L’ennesimo disastro idrogeologico ha causato vittime, sfollati e ingenti danni in tutta la Romagna: perché l’Italia sembra non fare mai opere di prevenzione sufficienti?
La distruzione e la desolazione che l’alluvione della scorsa settimana ha lasciato in Romagna sono profonde ferite che solcheranno per diversi anni questo territorio e le menti della persone che lo vivono.
Il cliché tutto italiano che recita “adesso è ora di intervenire” si è ripetuto anche questa volta, come ogni anno ormai da diverso tempo, mentre il dibattito politico imperversa furiosamente com’è consuetudine dopo eventi del genere; opposizione e Governo infatti si sono attaccati su più fronti, scambiandosi critiche sulla guida della Regione, sulla gestione dell’emergenza attuale, e sulla mancanza di interventi precedenti a scopo preventivo.
L’alluvione in Romagna è stata il frutto di una concatenazione di cause naturali e fattori morfologici strutturali di quella Regione che ha portato al disastro che si è verificato: un’area ciclonica di bassa pressione infatti ha favorito l’incontro fra correnti umide sud-orientali in risalita nell’Adriatico e coerenti fredde nord-orientali.
I fenomeni meteorologici sono stati amplificati dalla presenza della catena appenninica che delimita e cinge la Romagna nella parte sud-occidentale (effetto Stau); lungo i pendii delle cime appenniniche scorrono verso la Regione anche numerosi fiumi che alimentano i vari bacini idrografici, e che ovviamente hanno riversato sulla zona in pianura una quantità d’acqua ben oltre la soglia di straripamento.
Il rischio idrogeologico in Italia è paradossalmente un argomento ampiamente studiato; si conoscono le aree a rischio idrogeologico e la aree a rischio sismico eppure in tale ottica gli interventi non ci sono stati.

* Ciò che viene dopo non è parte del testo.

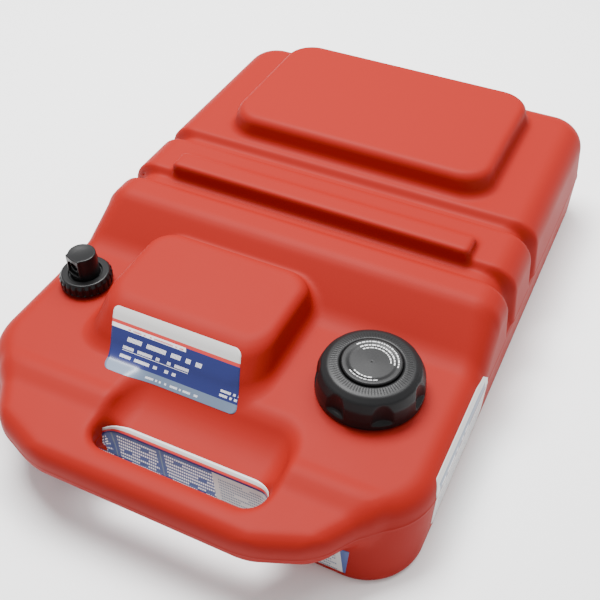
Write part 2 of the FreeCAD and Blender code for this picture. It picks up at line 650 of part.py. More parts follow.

Probabilmente l’immobilismo operativo della politica deriva dall’inconclusività e dalla complessità che in questo Paese hanno sempre contraddistinto il processo decisione – pianificazione – azione.
Questa per la classe politica dovrebbe essere l’occasione per ripensare il come e il dove fare politica: sarebbe forse il caso di attuare, da parte di tutti gli attori parlamentari, una logica apartitica, condivisa, e lungimirante nei confronti del problema idrogeologico e sismico in Italia. Bisognerebbe coinvolgere in tutti i processi i massimi esperti nazionali ed internazionali nei vari settori, senza timore di manifesta incapacità, ma con la decenza morale che anche un politico del XXI secolo dovrebbe avere.

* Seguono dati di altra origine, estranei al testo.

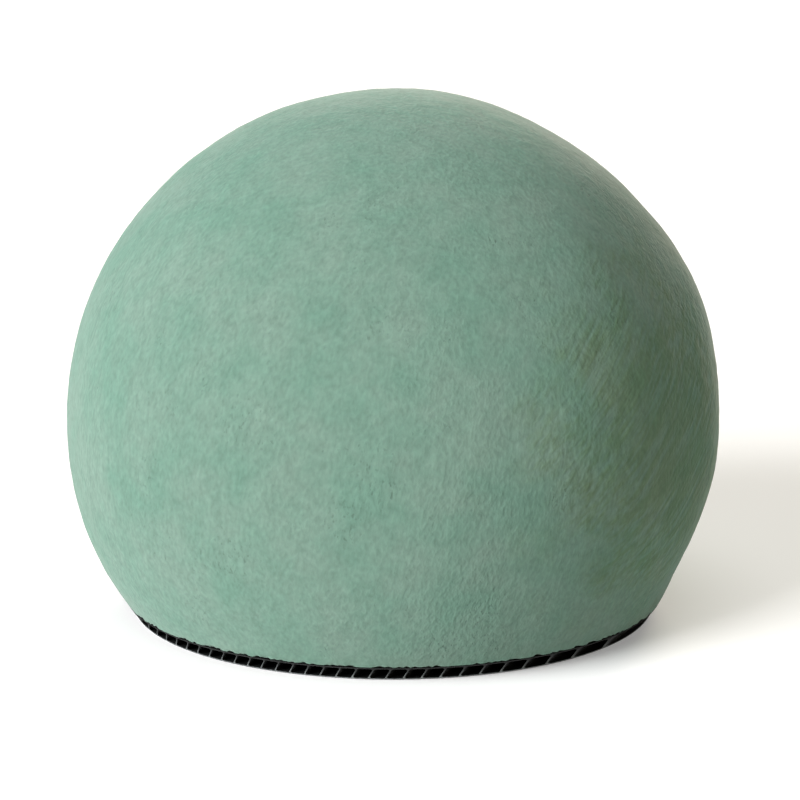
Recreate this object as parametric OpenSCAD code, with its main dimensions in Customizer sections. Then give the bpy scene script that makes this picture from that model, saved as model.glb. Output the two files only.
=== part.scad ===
// Floral foam ball with a flat base. A ball of wet foam is cut flat near its bottom and is
// bonded, with beads of hot-melt glue, to a round base of fluted twin-wall plastic board.
// The board's edge follows the ball, so the two make one continuous outline.
// Millimetres. The origin is the centre of the base's underside, and +Z is up.

/* [Ball] */
// Diameter of the ball that the foam and the board's edge both follow
ball_d = 230; // [200:1:300]
// Height of the ball's centre above the surface that it stands on
centre_h = 69; // [50:0.5:75]

/* [Base board] */
// Thickness of the twin-wall board
board_t = 5; // [3:0.5:8]
// Thickness of each of the board's two skins
skin_t = 0.4; // [0.3:0.05:0.8]
// Thickness of the webs that join the skins, measured across the flutes
web_t = 0.35; // [0.3:0.05:0.8]
// Distance from one web to the next
flute_pitch = 5.5; // [4:0.5:12]
// Direction of the flutes in plan, anticlockwise from +X
flute_angle = 66.5; // [0:0.5:180]
// Lean of the webs from upright, as extruded
web_lean = 36; // [0:1:40]
// Distance from the board's centre to its nearest web
first_web = 2.6; // [0:0.1:3]
// Radius of the fillets where the webs meet the skins
web_fillet = 0.5; // [0.1:0.1:0.7]

/* [Glue] */
// Thickness of the squeezed glue, which is also the gap between foam and board
glue_t = 0.3; // [0.2:0.1:0.6]
// Width of each squeezed bead
bead_w = 9; // [4:0.5:10]
// Distance from the base's lower edge in to the middle of the outer bead
bead_inset = 12; // [8:1:16]
// Diameter of the dab at the centre
dab_d = 16; // [8:1:16]

/* [Hidden] */
ball_r = ball_d / 2;
base_r = sqrt(ball_r * ball_r - centre_h * centre_h);
foam_z = board_t + glue_t;
flute_h = board_t - 2 * skin_t;
// How far a web's top stands to one side of its foot
lean_shift = flute_h * tan(web_lean);
// Flutes on each side of the centre, enough to cross the whole ball
side_flutes = ceil(ball_r / flute_pitch);
// The three rings of glue share the base's radius evenly
ring_step = (base_r - bead_inset) / 3;
arc_steps = 180;
round_steps = 24;
fillet_steps = 4;

// The slice of the ball between two heights
module ball_slice(z0, z1) {
  intersection() {
    translate([0, 0, centre_h]) sphere(d = ball_d, $fn = arc_steps);
    translate([0, 0, z0]) cylinder(d = 2 * ball_d, h = z1 - z0, $fn = arc_steps);
  }
}

function unit(v) = v / norm(v);
function heading(v) = atan2(v[1], v[0]);
// The shorter way round from one heading to another, in degrees
function turn(a, b) = (b - a + 540) % 360 - 180;

// Points of the arc that rounds the corner at p, between the corners before and after it
function rounded_corner(before, p, after, r) =
  let (
    u = unit(before - p),
    v = unit(after - p),
    middle = p + unit(u + v) * r / sin(acos(u * v) / 2),
    from = heading(p + u * ((middle - p) * u) - middle),
    to = heading(p + v * ((middle - p) * v) - middle)
  )
  [for (k = [0 : fillet_steps])
    middle + r * [cos(from + turn(from, to) * k / fillet_steps),
                  sin(from + turn(from, to) * k / fillet_steps)]];

// Section of one flute, between two leaning webs, with its four corners rounded
module flute_section() {
  half = (flute_pitch - web_t) / 2;
  corners = [
    [-half - lean_shift / 2, -flute_h / 2],
    [half - lean_shift / 2, -flute_h / 2],
    [half + lean_shift / 2, flute_h / 2],
    [-half + lean_shift / 2, flute_h / 2]
  ];
  polygon([for (i = [0 : 3])
    each rounded_corner(corners[(i + 3) % 4], corners[i], corners[(i + 1) % 4], web_fillet)]);
}

// All of the flutes, as long prisms that run out through the board's edge on both sides
module flutes() {
  translate([0, 0, board_t / 2])
    rotate([0, 0, flute_angle - 90])
      for (i = [-side_flutes : side_flutes])
        translate([(i + 0.5) * flute_pitch - first_web, 0, 0])
          rotate([90, 0, 0])
            linear_extrude(height = 2 * ball_d, center = true) flute_section();
}

// A flattened bead of glue with rounded edges, laid as a ring
module glue_ring(mean_r) {
  color("ivory")
    translate([0, 0, board_t + glue_t / 2])
      rotate_extrude($fn = arc_steps)
        translate([mean_r, 0]) {
          square([bead_w - glue_t, glue_t], center = true);
          for (side = [-1, 1])
            translate([side * (bead_w - glue_t) / 2, 0]) circle(d = glue_t, $fn = round_steps);
        }
}

// The foam: the ball from its flat cut up
module foam_ball() {
  color([0.55, 0.68, 0.6]) ball_slice(foam_z, ball_d);
}

// The base: a disc of twin-wall board, open at the ends of its flutes
module base_board() {
  color([0.05, 0.05, 0.055])
    difference() {
      ball_slice(0, board_t);
      flutes();
    }
}

module glue_ring_outer() { glue_ring(3 * ring_step); }
module glue_ring_middle() { glue_ring(2 * ring_step); }
module glue_ring_inner() { glue_ring(ring_step); }

// A dab of glue squeezed flat at the centre
module glue_dab_centre() {
  color("ivory")
    translate([0, 0, board_t + glue_t / 2])
      rotate_extrude($fn = arc_steps) {
        translate([0, -glue_t / 2]) square([(dab_d - glue_t) / 2, glue_t]);
        translate([(dab_d - glue_t) / 2, 0]) circle(d = glue_t, $fn = round_steps);
      }
}

foam_ball();
base_board();
glue_ring_outer();
glue_ring_middle();
glue_ring_inner();
glue_dab_centre();
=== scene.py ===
import math
import random

import bpy
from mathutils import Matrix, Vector
from mathutils.kdtree import KDTree


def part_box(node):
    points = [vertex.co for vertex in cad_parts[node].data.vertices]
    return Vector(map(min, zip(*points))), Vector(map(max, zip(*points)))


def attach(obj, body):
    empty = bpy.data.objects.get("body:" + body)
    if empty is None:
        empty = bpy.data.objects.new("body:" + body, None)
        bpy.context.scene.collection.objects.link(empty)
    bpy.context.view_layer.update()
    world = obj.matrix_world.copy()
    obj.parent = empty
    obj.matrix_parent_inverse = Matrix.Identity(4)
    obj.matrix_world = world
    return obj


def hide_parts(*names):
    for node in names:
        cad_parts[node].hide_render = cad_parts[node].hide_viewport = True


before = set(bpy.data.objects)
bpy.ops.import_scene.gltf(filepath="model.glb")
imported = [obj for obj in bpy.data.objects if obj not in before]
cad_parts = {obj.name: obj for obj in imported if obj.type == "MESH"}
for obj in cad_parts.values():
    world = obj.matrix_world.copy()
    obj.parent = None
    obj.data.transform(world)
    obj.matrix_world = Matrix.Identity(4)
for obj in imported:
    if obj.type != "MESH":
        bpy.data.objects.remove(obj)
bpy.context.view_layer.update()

# ---- Camera ------------------------------------------------------------------------------------
# A long lens, eighteen ball radii away and about fifteen degrees up, aimed a little above and to
# the right of the ball's centre. The ball's radius and centre come from the foam's crown and width.
foam_low, foam_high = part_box("foam_ball")
ball_radius = round((foam_high.y - foam_low.y) / 2, 3)
ball_centre = Vector((0, 0, foam_high.z - ball_radius))
camera_tilt = math.radians(14.7)
camera_distance = 18 * ball_radius
aim_right = 0.0024
aim_up = 0.0053
aim = ball_centre + Vector((aim_right, 0, aim_up / math.cos(camera_tilt)))
towards_camera = Vector((0, -math.cos(camera_tilt), math.sin(camera_tilt)))
bpy.ops.object.camera_add(location=aim + camera_distance * towards_camera)
camera = bpy.context.object
camera.name = "studio_camera"
camera.rotation_euler = (math.pi / 2 - camera_tilt, 0, 0)
camera.data.lens = 263.7
camera.data.clip_start = 0.1
camera.data.clip_end = 50
scene = bpy.context.scene
scene.camera = camera
scene.view_settings.view_transform = "Standard"

# ---- Floor -------------------------------------------------------------------------------------
# A plain white light table, faintly lit from within so that shadows on it stay pale. It lies a
# fifth of a millimetre under the base, so that the two faces don't fight.
floor_size = 14
floor_gap = 0.0002
bpy.ops.mesh.primitive_plane_add(size=floor_size, location=(0, 0, -floor_gap))
floor = bpy.context.object
floor.name = "studio_floor"
floor_paint = bpy.data.materials.new("white_light_table")
floor_paint.use_nodes = True
floor_shader = floor_paint.node_tree.nodes["Principled BSDF"]
floor_shader.inputs["Base Color"].default_value = (0.7, 0.7, 0.7, 1)
floor_shader.inputs["Roughness"].default_value = 0.9
floor_shader.inputs["Specular IOR Level"].default_value = 0.1
floor_shader.inputs["Emission Color"].default_value = (1, 1, 1, 1)
floor_shader.inputs["Emission Strength"].default_value = 0.25
floor.data.materials.append(floor_paint)

# ---- Studio light ------------------------------------------------------------------------------
# A large soft box on the left lights the ball, with a weaker one under it. A low warm one fills the
# shaded side, one far behind catches the edges, and one overhead keeps the floor white.
lamp_distance = 4


def soft_box(name, azimuth, elevation, power, width, colour=(1, 1, 1)):
    """A square lamp that faces the ball. Azimuth 0 is in front and 90 on the right."""
    turn, rise = math.radians(azimuth), math.radians(elevation)
    way = Vector((math.sin(turn) * math.cos(rise), -math.cos(turn) * math.cos(rise), math.sin(rise)))
    bpy.ops.object.light_add(type="AREA", location=ball_centre + lamp_distance * way)
    lamp = bpy.context.object
    lamp.name = name
    lamp.data.shape = "SQUARE"
    lamp.data.size = width
    lamp.data.energy = power
    lamp.data.color = colour
    lamp.rotation_euler = way.to_track_quat("Z", "Y").to_euler()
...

In Italia i disastri naturali che si sono susseguiti nel corso della nostra storia (Vajont, terremoto dell’Irpinia, terremoto dell’Aquila, le alluvioni in Gallura e a Genova; per citarne alcuni) sono sempre stati affrontati con una mancanza di pragmatismo e di realismo politico che hanno condotto ad uno stallo processuale in funzione di una politicizzazione propagandistica della tragedia; anche in questa occasione la volontà politica dominante sembrerebbe essere lontana dall’unità d’intenti sperata e necessaria.
La gravità della situazione in cui versa il nostro Paese dal punto di vista della sicurezza sismica e idrogeologica potrebbe essere il fulcro dal quale e mediante il quale sviluppare una politica non fra parti, ma con le parti; servirebbe dunque una classe politica non intenta ad aumentare il proprio volume di consensi apparendo sempre come l’unica custode di verità, soluzione e candore morale.

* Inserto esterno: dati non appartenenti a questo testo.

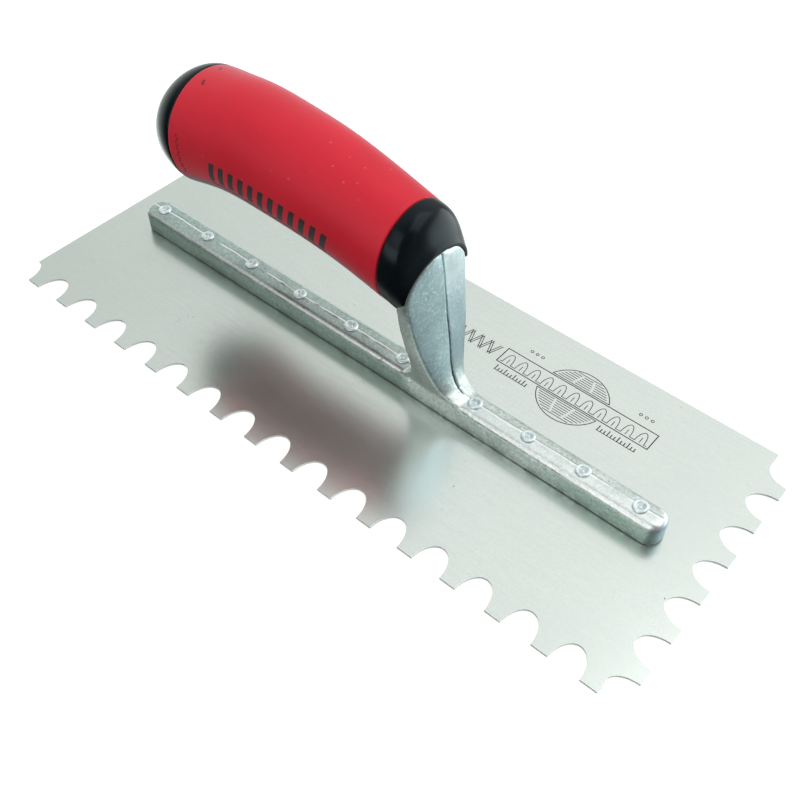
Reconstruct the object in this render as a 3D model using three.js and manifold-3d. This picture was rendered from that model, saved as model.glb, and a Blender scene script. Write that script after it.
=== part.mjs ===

La ricetta per il miglioramento della nostra condizione idrogeologica è complessa, ramificata e richiede una pianificazione a lungo termine, ma il primo passo forse dovrebbe essere una riforma etica dell’agire dei nostri politici, in quanto è questo l’aspetto più importante che determina e che condiziona maggiormente lo sviluppo di un Paese.
Con la consapevolezza di dover modificare alcune delle nostre abitudini in favore dell’ambiente, e con la speranza di un miglioramento climatico, probabilmente attendiamo tutti ancora un cambiamento politico.